Der Verband sieht in dieser Großfabrik eine Chance, dass Produkte und Prozessinnovationen, die für die Zukunft der Elektromobilität gebraucht werden, schneller auf die Straße kommen. Die deutsche Zuliefererindustrie und insbesondere der Maschinen- und Anlagenbau könnten von einer direkten Kooperation mit dem Hersteller profitieren.

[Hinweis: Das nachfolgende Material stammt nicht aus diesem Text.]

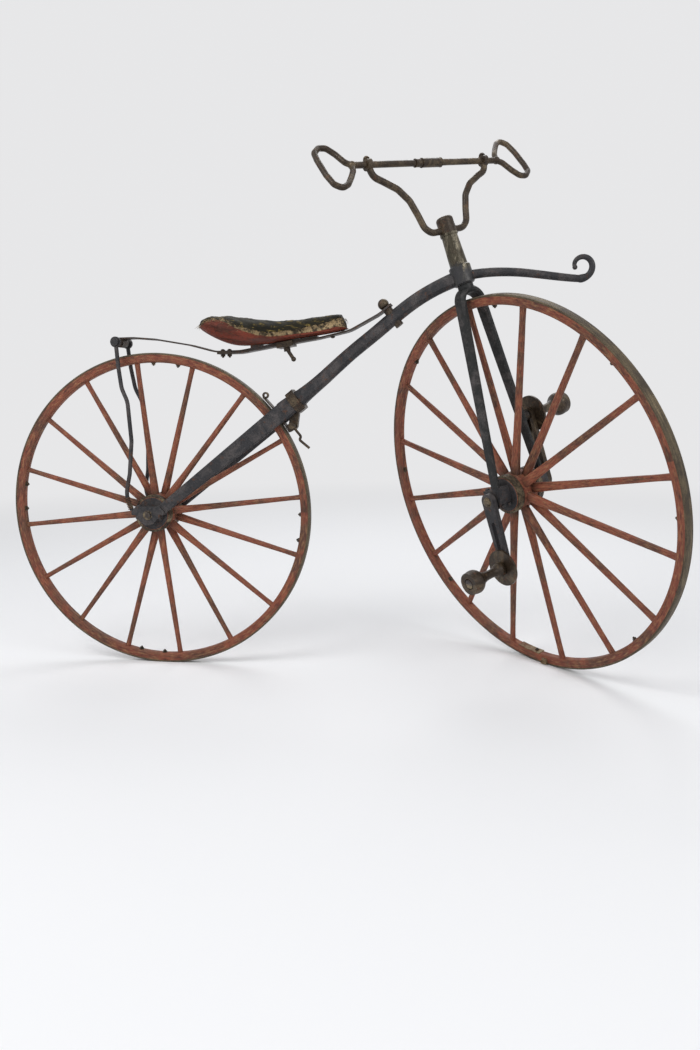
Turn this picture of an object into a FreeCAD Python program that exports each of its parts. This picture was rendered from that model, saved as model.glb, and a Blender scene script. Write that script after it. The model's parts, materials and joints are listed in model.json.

„Wenn Zellhersteller aus Übersee in deutsche Produktionsstandorte investieren, bringen sie Erfahrungen aus ihren Heimatmärkten zum Vorteil der gesamten deutschen Industrie ein. Dass CATL nun den Schritt in Deutschland wagt, ist ein wichtiges positives Zeichen“, sagt VDMA-Hauptgeschäftsführer Thilo Brodtmann und blickt nach vorne: „Vielleicht ist dies der Auftakt für weitere Investitionen in Batterietechnologie am Standort Europa.“

Nicht den Kopf in den Sand stecken
Historisch gesehen neigen die Deutschen dazu, sich selbst schlecht zu reden. Das Problem ist oftmals, dass man am Anfang sehr erfinderisch und damit der Welt eine Zeit lang ein Stück voraus ist. Im Rausch des Erfolgs werden dann aber oft Signale übersehen oder einfach ignoriert, bis man hart auf den Boden der Tatsachen geworfen wird und in eine Krise oder Niederlage gerät. So geschehen in der Photovoltaik-Industrie, so geschehen bei der Fußball-Weltmeisterschaft 2018. Das ist aber kein Grund, den Kopf in den Sand zu stecken. Sondern die neue Situation zu analysieren und wieder vorne anzufangen.